Cilantro hummus is a great make-ahead dip. It keeps well in the fridge in an airtight container for up to five days. You can even freeze hummus! It makes a healthy lunchbox treat. Simply put hummus into individual size storage containers and freeze. It will keep for up to six months in the freezer. It may separate slightly when thawed, but just give it a little stir and it will be fine. If you freeze a larger sized container, for best results, thaw it overnight in your fridge.

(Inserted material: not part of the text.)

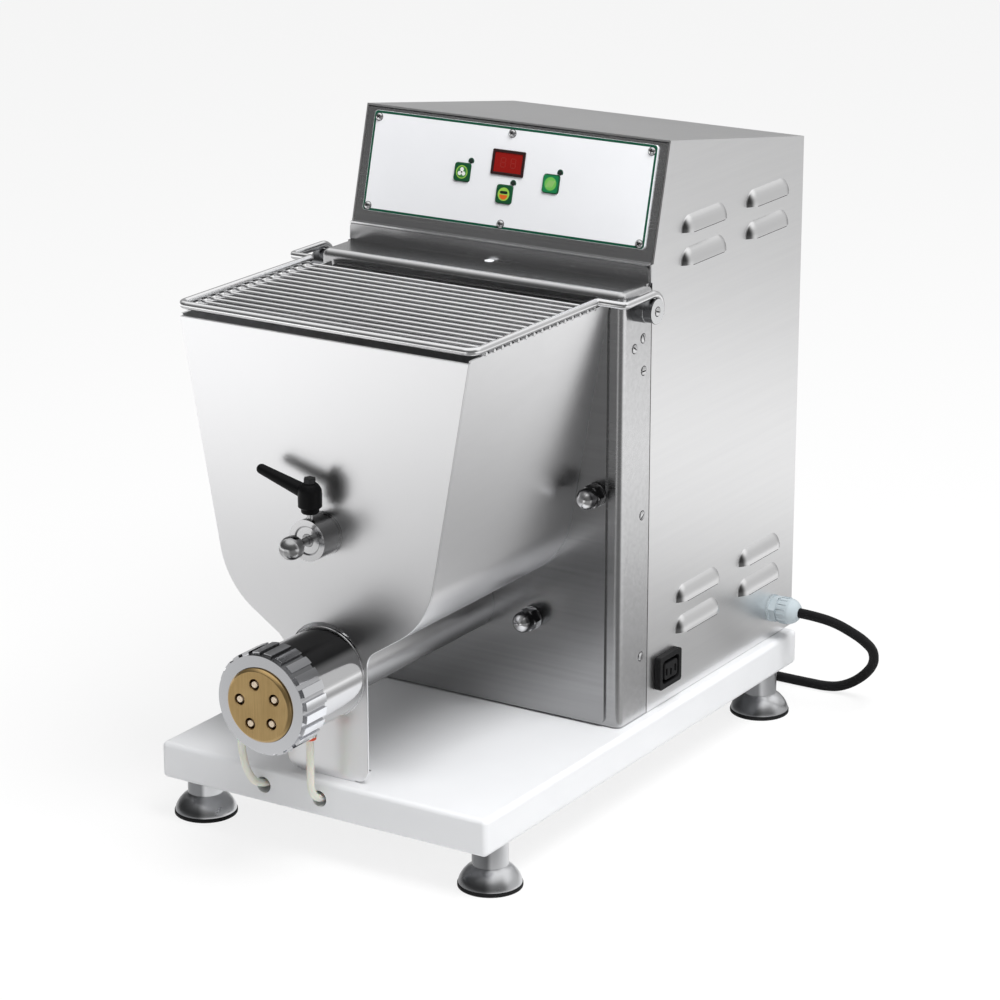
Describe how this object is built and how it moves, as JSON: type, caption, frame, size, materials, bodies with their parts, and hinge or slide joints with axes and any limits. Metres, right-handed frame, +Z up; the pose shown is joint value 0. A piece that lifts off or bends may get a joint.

If you try this hummus recipe, let me know! Leave a comment and if your family loves it as much as mine does, be sure to give it a five star ⭐️ rating! Also, tag @kimscravings on Instagram with a picture of your creation. It’s so fun to see what you’re cooking! Be sure to subscribe to our mailing list to receive more healthy delicious recipes straight to your inbox.
Cilantro Jalapeno Hummus
- 2-3 medium jalapeños, seeded or unseeded depending on the amount of spice you like (I use 3 jalapeños that have most seeds removed and find that the hummus just has a little kick, it's not overly spicy.)
- 3 cloves garlic
- 1 cup fresh cilantro leaves, about 1 generous handful
- 1 (15 oz) can chickpeas (garbanzo beans), drained and rinsed (RESERVE liquid)
- 1/4 cup fresh lemon juice , about 1 lemon juiced
- 3 tablespoons tahini
- 1/2 to 1 teaspoon salt + more to taste as needed
- 1/8 to 1/4 teaspoon ground black pepper
- 1/4 cup reserved liquid from canned chickpeas , or use water
- Add all ingredients to the bowl of food processor, except for the reserved liquid or water. Process until very smooth, about 2 minutes. Taste and adjust seasoning. If hummus is too dry and/or chunky, add about 1/4 cup liquid from the canned chickpeas or add water. Process again.
- Transfer hummus to a serving bowl and enjoy.